CONCERNING BEER SENT TO CALCUTTA.

IN 1832, I brewed a small gyle of pale beer for the India market. The first worts were boiled one hour, the second one hour and a-half. I beg leave to subjoin the report made upon it in Calcutta.

"Calcutta, 8th August, 1832.-Report on two hogsheads of Black's pale ale, examined in the custom-house godowns of Messrs. Lyall, Matheson

and Co.-Two hogsheads of Black's pale ale.— This pale ale, of superior quality, is well adapted for the India market, both in colour, body, and flavour.

(Signed) JOHN BROWNE AND Co.,

Coopers to the Honourable Company.

Another lot of this same beer went to Messrs. Watson and Co., and I beg leave, also, to insert a short extract of their letter to me, of date, Calcutta, 9th April, 1833.

"We wrote to you on the 17th of November, to which we refer you. Your beer is now ripe, and confirms what we then wrote you; it is really most excellent, and, as such, we are disposing of it in small quantities, so as it may be known."

This, at all events, proves that long boiling is not essential to the preservation of beer; and I have come to the conclusion, that long boiling can do no good, but may do harm. Unless, therefore, longer time should be required for strength, one hour's boiling will sufficiently break the first worts, and two hours, at the utmost, will do the same by any other wort.

"MY DEAR SIR,

"London, Dec. 3, 1839.

"In answer to your note, I can only say

with regard to your beer supplied me when in the

Castle Huntly' the quality was highly approved of, not only by your acquaintance, but also the principal tasters in Calcutta, and by every one who

drank it.

"I had some of Hodson's, and Ind and Smith's, but your's was preferred, not only on board, but in Calcutta, where it brought me Rs. 10 per hogshead more than either of the others. The advice I was recommended to give you was not to imitate the brewing of others, but to adhere strictly to your own plan, when you must succeed.

"Yours, very truly,

(Signed)

"D. GRASSICK."

The beer was brewed in Spitalfields.

FOR the following remarks on electricity, as connected with brewing, I am indebted to my friend Dr. Cumming, of 34, Lowndes-street, Pimlico, who has been some time engaged in investigating the effects of electricity on various substances:—

It has long been observed, that fermented liquors are soured after thunder storms, and it has not only been observed that fermented liquors are so affected, but also that butter, milk, animal food, and all organised matters, having a disposition to chemical change, are sometimes most rapidly decomposed

after thunder. These changes we are induced to ascribe to electrical agency, from the well known fact, that animals killed by lightning almost immediately become putrid. Dr. Franklin relates a remarkable instance of the rapid decomposition of a "flock of sheep, assembled under a tree which were killed by a flash of lightning. The proprietor, desirous of saving something, sent persons next morning to flay them; but the putrefaction was such, and the stench so abominable, that they could not execute his orders. The sheep were consequently buried in their skins.” We might adduce many well-attested instances of similar effects produced on animals struck by lightning; and it can be proved by the evidence of many butchers in this city, that serious losses are often sustained by the rapid putrefaction of meat after thunder: a fact with which philosophers have long been acquainted.

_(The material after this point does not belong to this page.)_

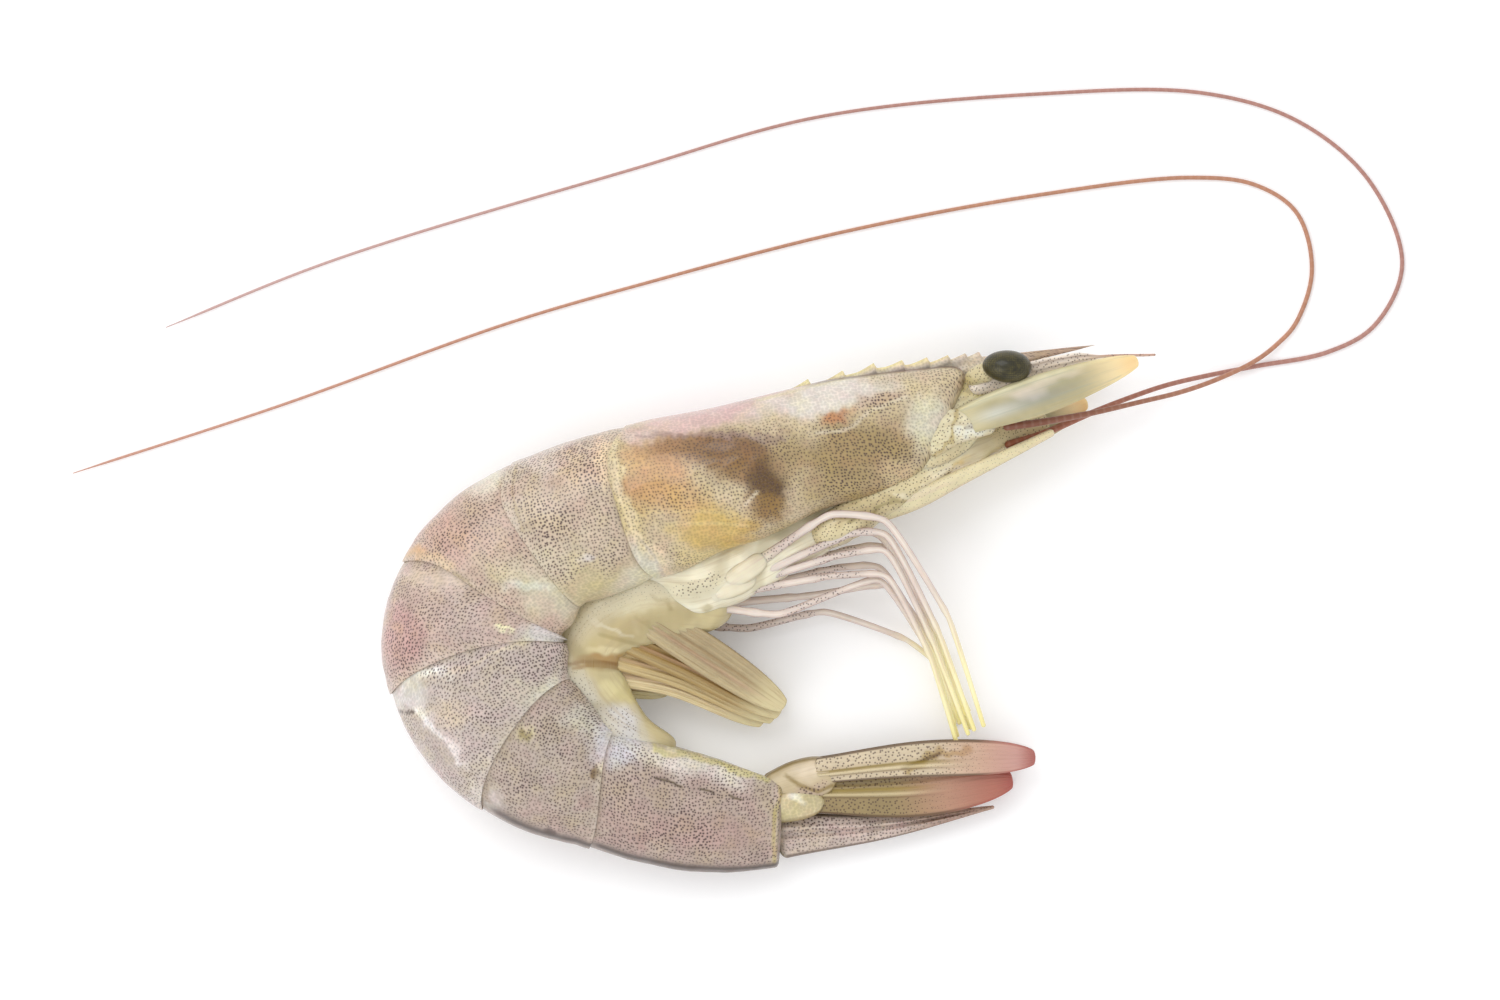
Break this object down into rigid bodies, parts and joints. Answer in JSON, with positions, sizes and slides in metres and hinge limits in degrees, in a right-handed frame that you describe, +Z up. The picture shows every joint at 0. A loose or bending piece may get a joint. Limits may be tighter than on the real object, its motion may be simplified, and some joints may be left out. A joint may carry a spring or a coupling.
{
  "type": "raw shrimp",
  "caption": "A whole raw shrimp with its head and shell on, lying curled on its side with its long feelers swept back over it.",
  "frame": {"origin": "middle of the animal's outline seen from above, at the height of the table it lies on", "axes": "+X the way the head points, +Y across the table towards the back of the head, +Z up from the table, out of the upper flank"},
  "size_m": [0.1606, 0.0944, 0.0166],
  "materials": {
    "head_shell": "thin wet shell over ochre and brown organs, speckled",
    "tail_shell": "thin wet speckled shell over grey flesh",
    "head_flesh": "wet pale flesh",
    "eye": "wet near-black",
    "feeler_scale": "clear horny blade",
    "feeler": "shiny reddish brown",
    "walking_leg": "wet cream, nearly clear at the feet",
    "swimming_leg": "thin translucent olive tan",
    "tail_fan": "thin speckled blade, pink at the end"
  },
  "bodies": {
    "root": {"carapace": "head_shell", "tail_ring_1": "tail_shell", "tail_ring_2": "tail_shell", "tail_ring_3": "tail_shell", "tail_ring_4": "tail_shell", "tail_ring_5": "tail_shell", "tail_ring_6": "tail_shell", "telson": "tail_shell", "breast": "head_flesh", "belly": "head_flesh", "face": "head_flesh", "eye_stalk_near": "head_flesh", "feeler_base_near": "head_flesh", "antennule_near": "head_flesh", "eye_stalk_far": "head_flesh", "feeler_base_far": "head_flesh", "antennule_far": "head_flesh", "eye_near": "eye", "eye_far": "eye", "feeler_scale_near": "feeler_scale", "feeler_scale_far": "feeler_scale", "feeler_near": "feeler", "feeler_far": "feeler", "jaw_leg_near": "walking_leg", "jaw_leg_far": "walking_leg", "leg_near_1": "walking_leg", "leg_near_2": "walking_leg", "leg_near_3": "walking_leg", "leg_near_4": "walking_leg", "leg_near_5": "walking_leg", "leg_far_1": "walking_leg", "leg_far_2": "walking_leg", "leg_far_3": "walking_leg", "leg_far_4": "walking_leg", "leg_far_5": "walking_leg", "swimmeret_near_1": "swimming_leg", "swimmeret_near_2": "swimming_leg", "swimmeret_near_3": "swimming_leg", "swimmeret_near_4": "swimming_leg", "swimmeret_near_5": "swimming_leg", "swimmeret_far_1": "swimming_leg", "swimmeret_far_2": "swimming_leg", "swimmeret_far_3": "swimming_leg", "swimmeret_far_4": "swimming_leg", "swimmeret_far_5": "swimming_leg", "fan_base_near": "tail_fan", "fan_inner_near": "tail_fan", "fan_outer_near": "tail_fan", "fan_base_far": "tail_fan", "fan_inner_far": "tail_fan", "fan_outer_far": "tail_fan"}
  },
  "joints": []
}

Dr. Franklin suggested (no doubt from his knowledge of these effects of electricity) that animals might be rendered tender for the table by being killed by lightning. We are prepared experimentally to prove, that such chemical changes in fermented liquors are promoted by electricity, and not only in fermented liquors, but in all matters subject to decomposition; and the popular belief in the influence of this wonderful agent, which has so long been entertained, being thus

* Vide Franklin's Works, vol. vi. p. 231.